Few-Shot Class-Incremental Learning from an Open-Set Perspective

The continual appearance of new objects in the visual world poses considerable challenges for current deep learning methods in real-world deployments. The challenge of new task learning is often exacerbated by the scarcity of data for the new categories due to rarity or cost. Here we explore the important task of Few-Shot Class-Incremental Learning (FSCIL) and its extreme data scarcity condition of one-shot. An ideal FSCIL model needs to perform well on all classes, regardless of their presentation order or paucity of data. It also needs to be robust to open-set real-world conditions and be easily adapted to the new tasks that always arise in the field.
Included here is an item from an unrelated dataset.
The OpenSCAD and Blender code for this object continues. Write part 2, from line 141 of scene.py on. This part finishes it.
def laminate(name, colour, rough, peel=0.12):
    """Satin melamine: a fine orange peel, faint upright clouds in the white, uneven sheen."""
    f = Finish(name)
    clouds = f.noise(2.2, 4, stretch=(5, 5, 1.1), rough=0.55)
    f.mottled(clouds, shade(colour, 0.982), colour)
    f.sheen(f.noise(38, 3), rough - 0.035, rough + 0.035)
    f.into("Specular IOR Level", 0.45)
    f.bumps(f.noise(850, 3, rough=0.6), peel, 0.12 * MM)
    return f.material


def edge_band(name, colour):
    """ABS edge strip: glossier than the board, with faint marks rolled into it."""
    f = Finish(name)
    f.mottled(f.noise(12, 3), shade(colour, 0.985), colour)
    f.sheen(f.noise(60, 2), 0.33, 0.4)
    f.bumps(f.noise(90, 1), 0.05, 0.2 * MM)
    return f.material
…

In this paper, we first reevaluate the current task setting and propose a more comprehensive and practical setting for the FSCIL task. Then, inspired by the similarity of the goals for FSCIL and modern face recognition systems, we propose our method -- Augmented Angular Loss Incremental Classification or ALICE. In ALICE, instead of the commonly used cross-entropy loss, we propose to use the angular penalty loss to obtain well-clustered features. As the obtained features not only need to be compactly clustered but also diverse enough to maintain generalization for future incremental classes, we further discuss how class augmentation, data augmentation, and data balancing affect classification performance. Experiments on benchmark datasets, including CIFAR100, miniImageNet, and CUB200, demonstrate the improved performance of ALICE over the state-of-the-art FSCIL methods.